WHAT IS EXPECTED:
Repeat only the lines from the line containing "UPPER_PEG, 238, 339))" through the line containing "record = json.load(file)", both included, exactly as they stand.

════════════════════

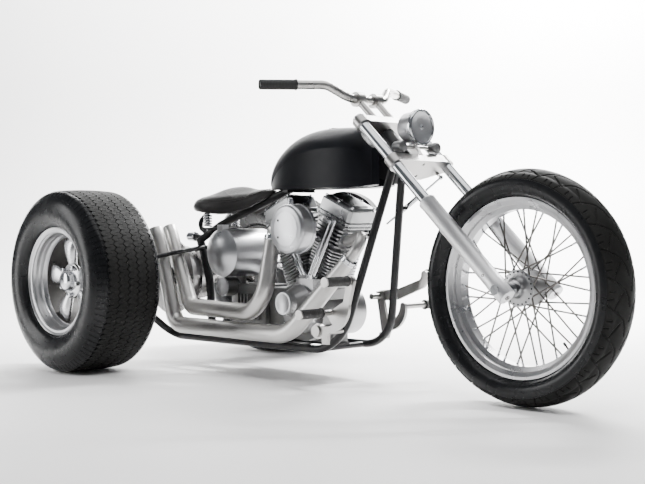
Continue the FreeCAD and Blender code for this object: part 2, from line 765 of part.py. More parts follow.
def foot_bracket_right():
    """Forged arm with its pivot, stub to the downtube and two peg cores."""
    y0, y1 = PLATE_Y
    arm = plate(y0, y1, (1190, 392), ((1212, 394), (1216, 374)), (1194, 300),
                ((1170, 236), (1110, 205)), (1092, 196), (1090, 160), (1064, 160), (1062, 190),
                ((1024, 184), (1020, 205)), ((1030, 226), (1062, 222)), ((1140, 246), (1168, 310)))
    parts = [arm, cyl_y(20, y0 - 4, y1 + 8, 1038, 203), seated_stub(1060, 200, y0 + 2)]
    for (x, z), reach in ((UPPER_PEG, 345), (LOWER_PEG, 372)):
        parts.append(cyl_y(PEG_CORE_R, y1 - 2, reach, x, z))
        parts.append(cyl_y(PEG_R, reach - 6, reach, x, z))
    parts.append(cyl_y(10, y1 - 2, 268, *LOWER_PEG))
    parts.append(plate(y0, y1, (1086, 262), (1150, 300), (1186, 316), (1160, 262), (1120, 225)))
    return mirrored(fused(*parts))


def foot_bracket_left():
    """Shift lever on its shaft, and the bent plate of the lower peg, on the left rail."""
    y0, y1 = LEFT_PLATE_Y
    lever = plate(y0, y1, (968, 284), (1066, 292), (1180, 337), ((1202, 352), (1208, 380)),
                  ((1194, 402), (1182, 388)), ((1177, 373), (1164, 366)), (1072, 334), (972, 322))
    lower = plate(y0, y1, (1002, 156), (1035, 180), ((1092, 216), (1106, 271)),
                  ((1093, 284), (1080, 270)), ((1072, 246), (1030, 214)), (1002, 190))
    carrier_plate = plate(y0 - 11, y0 + 1, (970, 320), (1000, 320), (1036, 172), (1026, 150),
                          (1004, 152), (996, 176))
    parts = [lever, lower, carrier_plate, cyl_y(11, 98, y1 + 5, 985, 303),
             seated_stub(1020, 165, y0)]
    for (x, z), reach in ((LEFT_UPPER_PEG, 274), (LEFT_LOWER_PEG, 372)):
        parts.append(cyl_y(PEG_CORE_R, y1 - 2, reach, x, z))
        parts.append(cyl_y(PEG_R, reach - 6, reach, x, z))
    parts.append(cyl_y(10.7, y1 - 2, 268, *LEFT_LOWER_PEG))
    return fused(*parts)


def peg(side, place, y0, y1):
    rubber = cyl_y(PEG_R, y0, y1, *place).cut(cyl_y(PEG_CORE_R + SEAT_FIT, y0 - 1, y1 + 1, *place))
    return mirrored(rubber) if side == RIGHT else rubber


# ---- fork and steering -------------------------------------------------------------------
def along_fork(radius, start, end, ahead=0.0, y=0.0):
    """A bar parallel to the fork, in fork coordinates."""
    return Part.makeCylinder(radius, end - start, V(ahead, y, start))


def fork_slider(side):
    """Lower leg with a square foot that takes the axle."""
    y = side * FORK_Y
    leg = along_fork(SLIDER_R, 30, SLIDER_TOP, 0, y)
    foot = Part.makeBox(56, 2 * SLIDER_R, 64, V(-28, y - SLIDER_R, -26))
    bore = along_fork(FORK_TUBE_R + SEAT_FIT, 60, SLIDER_TOP + 5, 0, y)
    whole = on_fork(fused(leg, foot).cut(bore))
    hole = cyl_y(FRONT_AXLE_R + SEAT_FIT, y - 40, y + 40, WHEELBASE, FRONT_TYRE_R)
    return whole.cut(hole)


def fork_tube(side):
    y = side * FORK_Y
    tube_body = along_fork(FORK_TUBE_R, 90, FORK_TOP, 0, y)
    cap = along_fork(FORK_TUBE_R + 1.5, UPPER_CLAMP[1] + 1, FORK_TOP - 6, 0, y)
    return on_fork(fused(tube_body, cap))


def clamp_holes(span):
    low, high = span
    return [along_fork(FORK_TUBE_R + SEAT_FIT, low - 5, high + 5, 0, side * FORK_Y)
            for side in (RIGHT, LEFT)]


def clamp_plate(span, front, rear, rear_half):
    """A clamp's block in fork coordinates: straight in front, deeper around the stem."""
    low, high = span
    ring = FORK_TUBE_R + CLAMP_RING
    points = [V(front, -FORK_Y, low), V(front, FORK_Y, low), V(-ring, FORK_Y, low),
              V(-rear, rear_half, low), V(-rear, -rear_half, low), V(-ring, -FORK_Y, low)]
    middle = Part.Face(Part.makePolygon(points + points[:1])).extrude(V(0, 0, high - low))
    ends = [along_fork(ring, low, high, 0, side * FORK_Y) for side in (RIGHT, LEFT)]
    return fused(middle, *ends)


def lower_clamp():
    """Deep billet clamp with the stem that turns in the neck, and the lamps' bracket."""
    block_body = clamp_plate(LOWER_CLAMP, 24, 60, 34)
    stem = along_fork(STEM_R, LOWER_CLAMP[1] - 10, UPPER_CLAMP[0], -NECK_OFFSET)
    eye = damper_eye_in_fork()
    stud = along_fork(6, eye[2] + DAMPER_BALL_R + STUD_GAP, LOWER_CLAMP[0] + 4, eye[0], eye[1])
    whole = fused(block_body, stem, stud)
    for hole in clamp_holes(LOWER_CLAMP):
        whole = whole.cut(hole)
    for ahead in (8, -44):
        hole = along_fork(5, LOWER_CLAMP[0] - 5, LOWER_CLAMP[0] + 14, ahead, 0)
        whole = whole.cut(hole)
    stay = plate(-10, 10, (1306, 790), (1318, 803), (1292, STAY_TOP), (1262, STAY_TOP), (1262, 832))
    arms = cyl_y(6, -MARKER_Y + 17.9, MARKER_Y - 17.9, MARKER_X - 18, MARKER_Z)
    return fused(on_fork(whole), stay, arms)


def upper_clamp():
    """Top clamp with the two risers and their bar clamps."""
    whole = clamp_plate(UPPER_CLAMP, 22, 46, 18)
    bar_along, bar_ahead = bar_in_fork()
    for side in (RIGHT, LEFT):
        riser = along_fork(RISER_R, UPPER_CLAMP[1] - 5, bar_along, bar_ahead, side * RISER_Y)
        head = cyl_y(BAR_R + 11, side * RISER_Y - 15, side * RISER_Y + 15, bar_ahead, bar_along)
        whole = fused(whole, riser, head)
    for hole in clamp_holes(UPPER_CLAMP):
        whole = whole.cut(hole)
    clear = cyl_y(BAR_R + SEAT_FIT, -90, 90, bar_ahead, bar_along)
    return on_fork(whole.cut(clear))


def bar_in_fork():
    """The bar's clamped centre as (along, ahead)."""
    angle = math.radians(RAKE)
    dx = BAR_AT[0] - WHEELBASE
    dz = BAR_AT[1] - FRONT_TYRE_R
    return (dz * math.cos(angle) - dx * math.sin(angle), dx * math.cos(angle) + dz * math.sin(angle))


def bar_points(side):
    return [V(BAR_END[0], side * BAR_END[1], BAR_END[2]),
            V(BAR_KNEE[0], side * BAR_KNEE[1], BAR_KNEE[2]),
            V(BAR_AT[0], side * 84, BAR_AT[1])]


def handlebar():
    return tube(bar_points(RIGHT) + bar_points(LEFT)[::-1], BAR_R, 80)


def grip(side):
    """Rubber sleeve over the bar's end, closed outside."""
    end, knee = bar_points(side)[:2]
    along = (knee - end).normalize()
    sleeve = rod(end - along * 4, end + along * GRIP_LENGTH, GRIP_R)
    return sleeve.cut(rod(end, end + along * (GRIP_LENGTH + 5), BAR_R + SEAT_FIT))


STAY_TOP = 838.0
MARKER_X = 1306.0
MARKER_Y = 86.0
MARKER_Z = 829.0
LAMP_X = 1322.0
LAMP_Z = 896.0
LAMP_R = 61.5


def headlamp_shell():
    """Bowl with a rim; the open front takes the lens."""
    shell = spun((0, -92), dome(52, -62, -92, True), (LAMP_R - 4, -18), (LAMP_R, -14), (LAMP_R, 0),
                 (54, 0), (54, -8), (0, -8))
    shell.rotate(ORIGIN, Z_AXIS, -90)
    shell.translate(V(LAMP_X, 0, LAMP_Z))
    boss = Part.makeCylinder(11, 20, V(LAMP_X - 46, 0, STAY_TOP))
    return fused(shell, boss)


def headlamp_lens():
    lens = spun((0, -7.5), (53.5, -7.5), (53.5, -2), dome(53.5, -2, 6))
    lens.rotate(ORIGIN, Z_AXIS, -90)
    lens.translate(V(LAMP_X, 0, LAMP_Z))
    return lens


def marker_lamp(side):
    """Small bullet lamp, its glass to the front."""
    lamp = spun((0, -38), dome(17, -20, -38, True), (19, 0), (19, 8), (16, 12), (0, 14))
    lamp.rotate(ORIGIN, Z_AXIS, -90)
    lamp.translate(V(MARKER_X, side * MARKER_Y, MARKER_Z))
    return lamp


# ---- steering damper ---------------------------------------------------------------------
DAMPER_EYE = V(1319, 100, 728)
DAMPER_TAIL = V(1094, 68, 569)
DAMPER_PIVOT = 0.60
FORK_LINE = V(-math.sin(math.radians(RAKE)), 0, math.cos(math.radians(RAKE)))
DAMPER_BALL_R = 8.0
STUD_GAP = 4.0


def damper_point(share):
    return DAMPER_EYE + (DAMPER_TAIL - DAMPER_EYE) * share


def damper_eye_in_fork():
    """The eye as (ahead, y, along)."""
    angle = math.radians(RAKE)
    dx = DAMPER_EYE.x - WHEELBASE
    dz = DAMPER_EYE.z - FRONT_TYRE_R
    return (dx * math.cos(angle) + dz * math.sin(angle), DAMPER_EYE.y,
            dz * math.cos(angle) - dx * math.sin(angle))


def damper_axis():
    """The axis that the cylinder swings on, so that the eye follows its stud in steering."""
    along = (DAMPER_EYE - DAMPER_TAIL).normalize()
    travel = FORK_LINE.cross(Y_AXIS)
    sideways = travel - along * travel.dot(along)
    return along.cross(sideways).normalize()


def damper_body():
    """Cylinder with the boss that it swings on."""
    outer = rod(damper_point(0.42), damper_point(0.78), 9)
    pivot = damper_point(DAMPER_PIVOT)
    boss = rod(pivot - damper_axis() * 13, pivot + damper_axis() * 11, 7)
    return fused(outer, boss).cut(rod(damper_point(0.3), damper_point(0.9), 4 + RUNNING_FIT))


def damper_lug():
    """Lug on the left downtube that faces the cylinder's boss."""
    pivot = damper_point(DAMPER_PIVOT)
    pad = rod(pivot - damper_axis() * 25, pivot - damper_axis() * 13.3, 7)
    return pad.fuse(rod(pivot - damper_axis() * 20, V(1176, 47, 622), 6))


def damper_rod():
    return fused(rod(damper_point(0), damper_point(1), 4),
                 Part.makeSphere(DAMPER_BALL_R, DAMPER_EYE))


PIECES = {
    "front_tyre": front_tyre, "front_rim": front_rim, "front_hub": front_hub,
    "front_axle": front_axle, "frame_backbone": frame_backbone,
    "axle_housing": axle_housing, "brake_disc": brake_disc,
    "drive_chain": drive_chain, "crankcase": crankcase, "timing_cover": timing_cover,
    "intake": intake, "air_cleaner": air_cleaner, "primary_cover": primary_cover,
    "gearbox": gearbox, "horn_cover": horn_cover, "exhaust_front": exhaust_front,
    "exhaust_rear": exhaust_rear, "fuel_tank": fuel_tank, "tank_cap": tank_cap, "seat": seat,
    "oil_tank": oil_tank, "tail_lamp": tail_lamp, "lower_clamp": lower_clamp,
    "upper_clamp": upper_clamp, "handlebar": handlebar, "headlamp_shell": headlamp_shell,
    "headlamp_lens": headlamp_lens, "damper_body": damper_body,
    "damper_rod": damper_rod, "foot_bracket_right": foot_bracket_right,
    "foot_bracket_left": foot_bracket_left,
}
PAIRS = {
    "rear_tyre": rear_tyre, "rear_wheel": rear_wheel, "frame_cradle": frame_cradle,
    "seat_spring": seat_spring,
    "fork_slider": fork_slider, "fork_tube": fork_tube, "grip": grip, "marker_lamp": marker_lamp,
}


def main():
    for name, build in PIECES.items():
        write(name, build())
    for name, build in PAIRS.items():
        for side, word in ((RIGHT, "right"), (LEFT, "left")):
            write(name + "_" + word, build(side))
    for lean, word in ((1, "front"), (-1, "rear")):
        write("cylinder_" + word, cylinder(lean))
        write("rocker_box_" + word, rocker_box(lean))
        write("pushrods_" + word, pushrod_tubes(lean))
    write("peg_upper_right", peg(RIGHT, UPPER_PEG, 238, 339))
    write("peg_lower_right", peg(RIGHT, LOWER_PEG, 268, 366))
    write("peg_upper_left", peg(LEFT, LEFT_UPPER_PEG, 168, 268))
    write("peg_lower_left", peg(LEFT, LEFT_LOWER_PEG, 268, 366))


main()
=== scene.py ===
"""Looks of the motorized trike: tyres, wheels, saddle, engine trim, lamps and studio.

Lengths in the tables below are millimetres, with X measured forward from the rear axle,
Y to the rider's left and Z up from the floor. place() turns them into metres of the frame.
"""

import json
import logging
import math
from dataclasses import dataclass
from enum import Enum
from typing import Iterable, Sequence

import bmesh
import bpy
from mathutils import Matrix, Vector

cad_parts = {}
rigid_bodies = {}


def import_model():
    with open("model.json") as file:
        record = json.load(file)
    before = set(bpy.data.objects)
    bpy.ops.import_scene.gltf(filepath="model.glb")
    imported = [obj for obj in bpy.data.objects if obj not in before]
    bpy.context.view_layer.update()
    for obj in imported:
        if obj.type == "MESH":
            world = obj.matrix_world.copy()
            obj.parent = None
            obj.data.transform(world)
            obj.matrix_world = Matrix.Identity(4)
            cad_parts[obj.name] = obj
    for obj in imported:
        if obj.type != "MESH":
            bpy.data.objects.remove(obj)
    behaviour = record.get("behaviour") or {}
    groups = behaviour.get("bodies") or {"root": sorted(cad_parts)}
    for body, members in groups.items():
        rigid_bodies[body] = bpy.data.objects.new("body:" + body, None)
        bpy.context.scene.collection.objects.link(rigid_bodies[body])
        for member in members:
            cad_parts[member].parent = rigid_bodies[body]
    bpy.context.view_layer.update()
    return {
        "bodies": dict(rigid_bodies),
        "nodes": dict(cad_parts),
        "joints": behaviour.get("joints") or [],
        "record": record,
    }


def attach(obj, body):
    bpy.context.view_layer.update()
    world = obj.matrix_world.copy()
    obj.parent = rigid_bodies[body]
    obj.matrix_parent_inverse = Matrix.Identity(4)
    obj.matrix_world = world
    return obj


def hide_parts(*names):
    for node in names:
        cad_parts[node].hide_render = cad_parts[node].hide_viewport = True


LOG = logging.getLogger("trike")
Point = tuple[float, float, float]
Pair = tuple[float, float]
Profile = tuple[Pair, ...]
SIDES = ((-1, "right"), (1, "left"))

MM = 0.001
# Metres from the rear axle forward to the frame's origin.
CENTRE_X = 0.88275
# Millimetres from here on.
WHEELBASE = 1748.0
FRONT_R = 370.5
REAR_R = 353.0
REAR_Y = 508.0
FORK_Y = 126.0
RAKE = math.radians(47.2)


def place(x: float, y: float, z: float) -> Vector:
    """A point of the frame, in metres.

    Args:
        x: Forward from the rear axle, in millimetres.
        y: To the rider's left, in millimetres.
        z: Up from the floor, in millimetres.

    Returns:
        The point in the frame.
    """
    return Vector((x * MM - CENTRE_X, y * MM, z * MM))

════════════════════

RESULT OF THE EXERCISE:
    write("peg_upper_right", peg(RIGHT, UPPER_PEG, 238, 339))
    write("peg_lower_right", peg(RIGHT, LOWER_PEG, 268, 366))
    write("peg_upper_left", peg(LEFT, LEFT_UPPER_PEG, 168, 268))
    write("peg_lower_left", peg(LEFT, LEFT_LOWER_PEG, 268, 366))


main()
=== scene.py ===
"""Looks of the motorized trike: tyres, wheels, saddle, engine trim, lamps and studio.

Lengths in the tables below are millimetres, with X measured forward from the rear axle,
Y to the rider's left and Z up from the floor. place() turns them into metres of the frame.
"""

import json
import logging
import math
from dataclasses import dataclass
from enum import Enum
from typing import Iterable, Sequence

import bmesh
import bpy
from mathutils import Matrix, Vector

cad_parts = {}
rigid_bodies = {}


def import_model():
    with open("model.json") as file:
        record = json.load(file)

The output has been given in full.